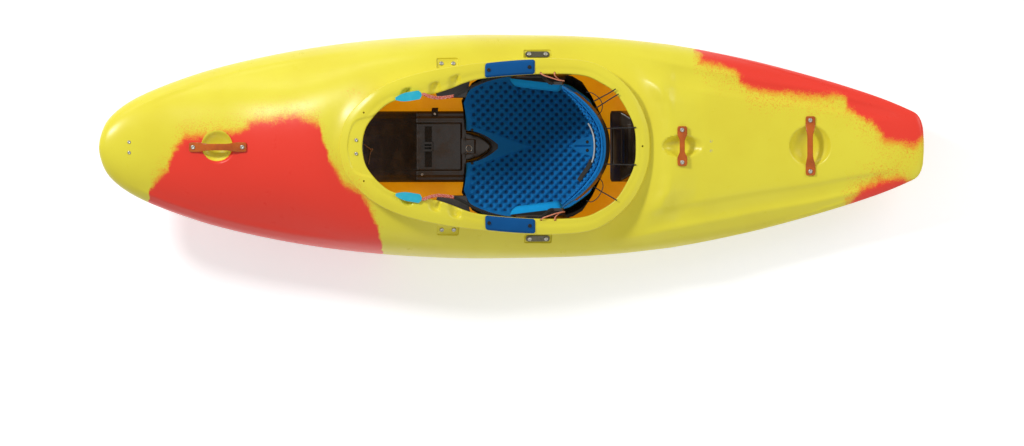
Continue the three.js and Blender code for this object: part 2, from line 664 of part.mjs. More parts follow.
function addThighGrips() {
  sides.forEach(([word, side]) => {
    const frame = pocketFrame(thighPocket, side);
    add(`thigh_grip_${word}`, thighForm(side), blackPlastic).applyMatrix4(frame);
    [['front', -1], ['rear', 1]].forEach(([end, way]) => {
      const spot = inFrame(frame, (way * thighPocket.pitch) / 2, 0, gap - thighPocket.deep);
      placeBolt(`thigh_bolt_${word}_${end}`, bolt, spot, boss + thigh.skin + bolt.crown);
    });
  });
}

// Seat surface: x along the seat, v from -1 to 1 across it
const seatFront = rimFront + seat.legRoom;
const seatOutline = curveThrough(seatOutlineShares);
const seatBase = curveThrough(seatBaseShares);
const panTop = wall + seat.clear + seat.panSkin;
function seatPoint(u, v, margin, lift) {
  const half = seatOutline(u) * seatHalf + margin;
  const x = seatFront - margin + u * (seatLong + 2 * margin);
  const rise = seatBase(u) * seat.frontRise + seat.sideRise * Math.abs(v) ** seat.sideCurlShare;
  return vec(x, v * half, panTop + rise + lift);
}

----

* PROMPT *
Please restate the whole listing word for word.

* FULL SOLUTION *
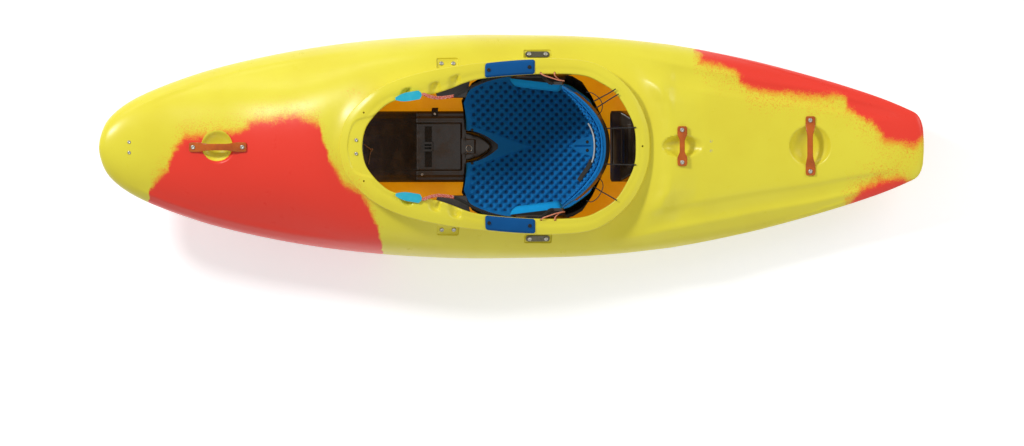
Continue the three.js and Blender code for this object: part 2, from line 664 of part.mjs. More parts follow.
function addThighGrips() {
  sides.forEach(([word, side]) => {
    const frame = pocketFrame(thighPocket, side);
    add(`thigh_grip_${word}`, thighForm(side), blackPlastic).applyMatrix4(frame);
    [['front', -1], ['rear', 1]].forEach(([end, way]) => {
      const spot = inFrame(frame, (way * thighPocket.pitch) / 2, 0, gap - thighPocket.deep);
      placeBolt(`thigh_bolt_${word}_${end}`, bolt, spot, boss + thigh.skin + bolt.crown);
    });
  });
}

// Seat surface: x along the seat, v from -1 to 1 across it
const seatFront = rimFront + seat.legRoom;
const seatOutline = curveThrough(seatOutlineShares);
const seatBase = curveThrough(seatBaseShares);
const panTop = wall + seat.clear + seat.panSkin;
function seatPoint(u, v, margin, lift) {
  const half = seatOutline(u) * seatHalf + margin;
  const x = seatFront - margin + u * (seatLong + 2 * margin);
  const rise = seatBase(u) * seat.frontRise + seat.sideRise * Math.abs(v) ** seat.sideCurlShare;
  return vec(x, v * half, panTop + rise + lift);
}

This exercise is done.